Gangster stories have a certain universality, considering most underdog heroes on screen emerge from poverty and their actions are never black and white; it is this space that Malik too occupies, drawing comparisons with other iconic Indian films that have explored the same themes.
Set in Ramadapally (the fictional coastal village looks very believable) in Thiruvananthapuram, the film opens with an aged Suleiman preparing to go for Hajj. In that obviously Muslim household, his wife Roselyn walks around without a veil on her head. There is a lot going on as Suleiman prepares to leave, and Mahesh fills the house with people coming and going, building a strong sense of community. The camera takes us through the crowd, focusing for a second on this person and that, before landing on Suleiman’s calm, quiet face.

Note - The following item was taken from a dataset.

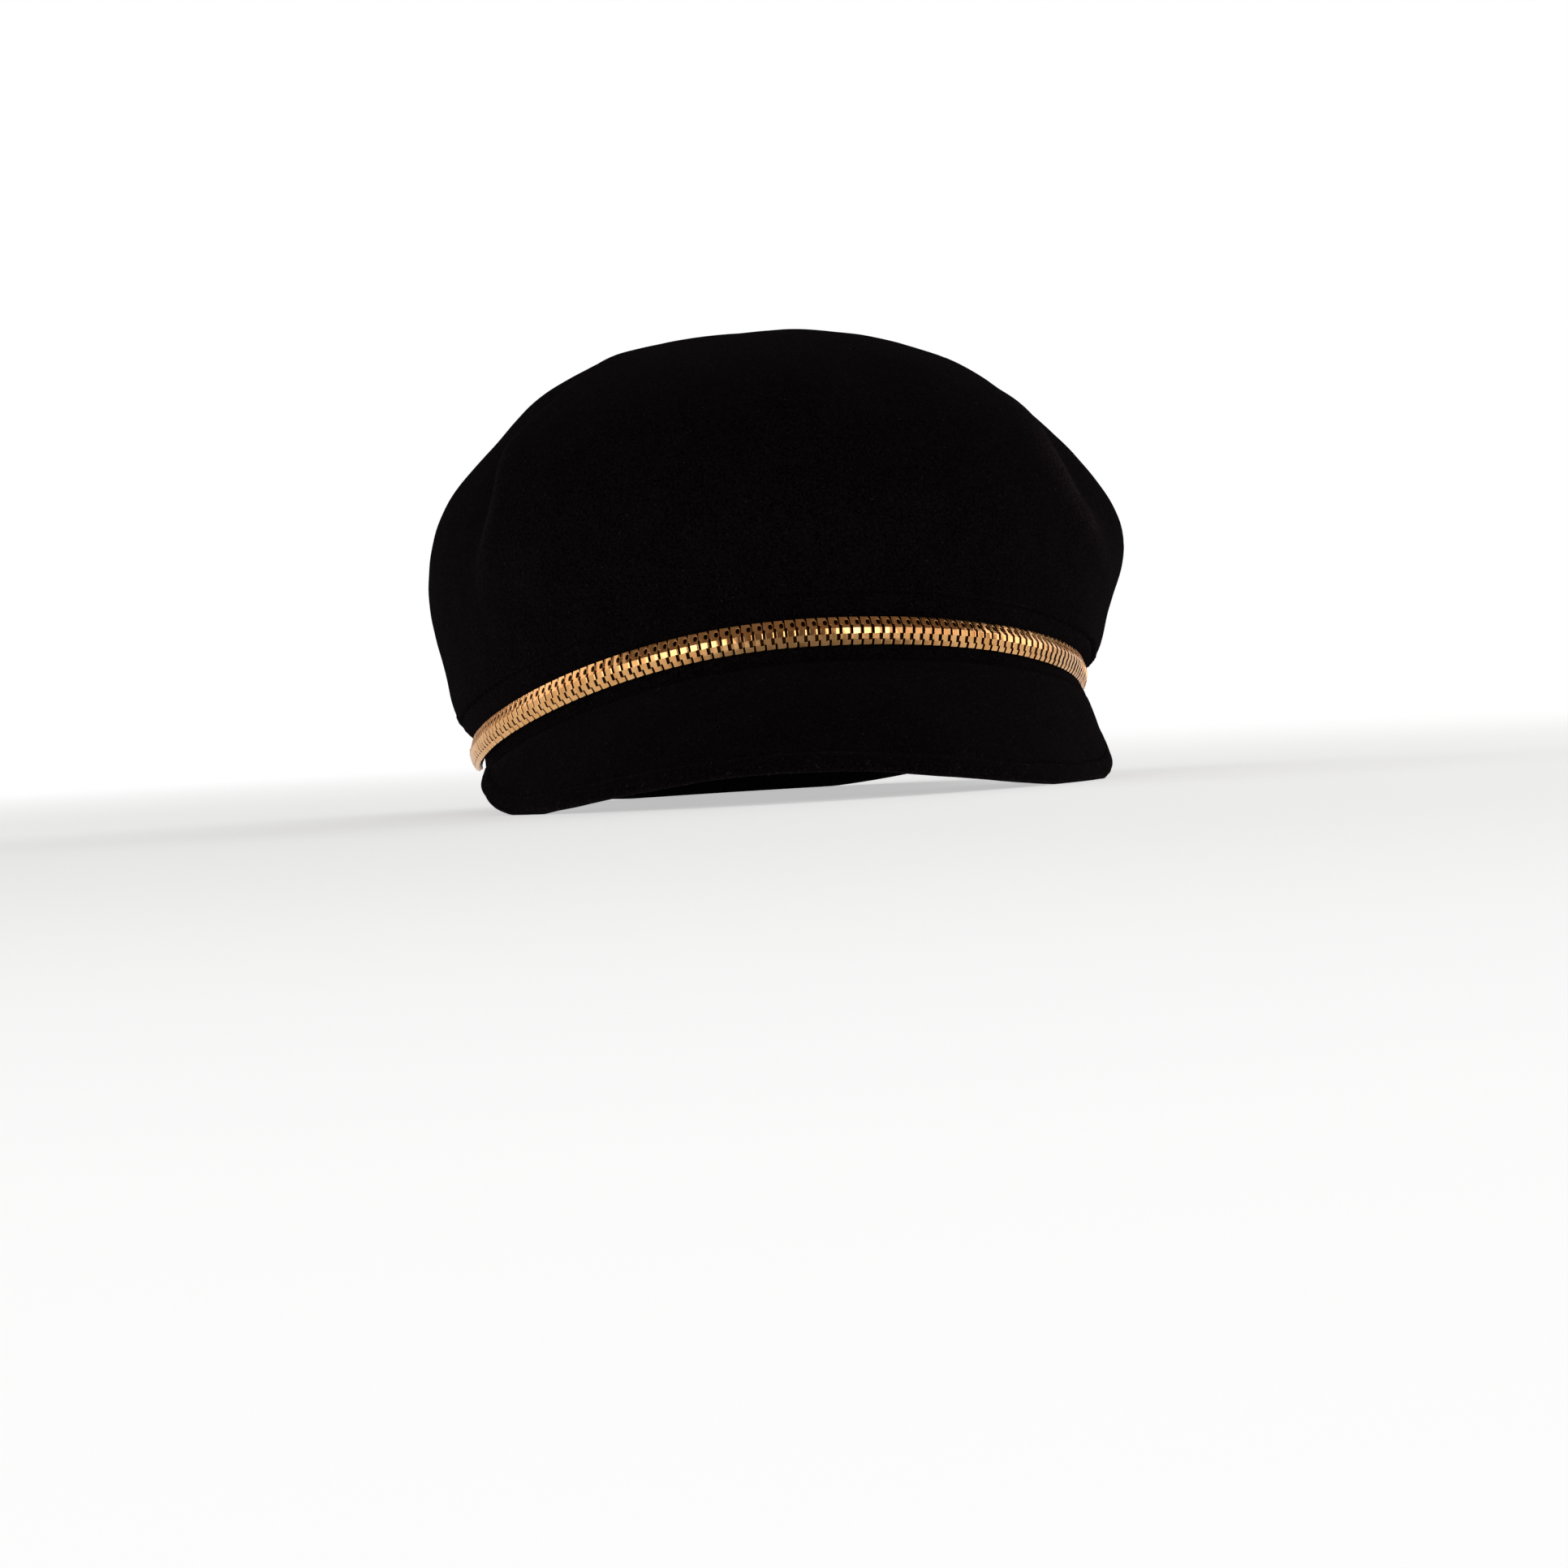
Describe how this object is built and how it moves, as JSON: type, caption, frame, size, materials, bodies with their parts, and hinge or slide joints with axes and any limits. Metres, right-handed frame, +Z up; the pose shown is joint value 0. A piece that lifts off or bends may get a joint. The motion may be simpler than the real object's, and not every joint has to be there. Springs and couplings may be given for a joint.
{
  "type": "baker boy cap",
  "caption": "Black wool felt baker boy cap with a full rounded crown, a short sloping peak and a flat gold chain across the front of the band.",
  "frame": {"origin": "bottom middle of the cap's box, on the surface it rests on", "axes": "-Y to the front, where the peak points, +X to the right of someone facing the peak, +Z up"},
  "size_m": [0.202, 0.2487, 0.1327],
  "materials": {
    "black_felt": "brushed wool felt, matt with a soft sheen",
    "gold_chain": "polished gold plate"
  },
  "bodies": {
    "root": {"crown": "black_felt", "peak": "black_felt", "chain": "gold_chain", "chain_end_left": "gold_chain", "chain_end_right": "gold_chain"}
  },
  "joints": []
}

Between the greeting and meeting, Suleiman also conducts business. As an elderly man, Fahadh walks with a slight stoop, his smile not quite as open as what we’ll see in the flashback. Amid the festivities, there is tension. Suleiman and Aboobacker (Dileesh Pothan), the former’s friend and now politician, are on the verge of a fallout and it has been long in the making.
Mahesh drops plot threads from the first sequence that he picks up later, making the viewers work with him to unravel the layered story. Suleiman is ready to give it all up and settle for a life of peace, but that’s easier said than done. Crime throws a long shadow, and we go back in time to join the dots and make the connections. Although the film traverses decades, beginning from the ‘60s to the new millennium, the events happening in the present are told over a matter of days. The storytelling choice underlines the fact that actions have consequences, and that the present is never free of the past. The plot examines the relationship between religion, politics, gender and individual ambitions. It’s a complicated mix, but Mahesh steers the screenplay expertly, without plunging the viewer into confusion.
Malik comes at a time when religious polarisation is a factor in nearly every major election fought in the country. Does it matter for ordinary people which gods are worshiped the most when their lives and livelihood are at stake? It may defy logic but the sense of identity and community that religion gives cannot be dismissed lightly. And that is why it has always been a card that the powerful have turned to when they wish to become puppeteers. Malik tells the story of two communities, one Muslim and another Christian, living in close proximity to each other (in one of the film’s best scenes, Suleiman tells his friend David that it appears that the statue of Jesus on the Christian part of the village, is welcoming the people of Ramadapally with his widespread arms) and how their lives – thus far intertwined due to their shared livelihood – scramble due to vested political interests.
Mahesh carefully avoids mentioning which political party was in charge during the police firing in the film, but for the record it was the LDF government in the state during the Beemapally riots. There are other subtle hints to real life political and communal incidents too, but nothing direct. I understand why a lot has to be left unsaid in the current political climate, but a part of me was worried that this made the depiction lose balance (the bit about how guns come to Ramadapally, for example), and contribute to an Islamophobic narrative (though that is not the intention of the director).
The romance between Suleiman and Roselyn is at the heart of the film (‘Theerame’ is lovely, with Fahadh’s melting eyes and Nimisha’s sparkling smile in the backdrop of the stunning Minicoy island), and I had mixed feelings about it. While Nimisha plays the fierce Roselyn with a natural charm that makes the character immediately appealing, the role itself is written only in relation to Suleiman’s. He ‘magnanimously’ allows her to stay Christian after marriage but asks that their children be brought up Muslim. Her answer is simply a relieved embrace. It’s not an unrealistic depiction, but since Suleiman’s liberal attitude towards religion is borderline glorified in the film, I wonder why the spirited Roselyn had to capitulate so quickly. This decision is an important factor in the plot, and considering how often communities take ownership of women’s bodies (the ongoing noisy and false discourse around love jihad, for instance), I wish Mahesh had examined Roselyn’s views some more.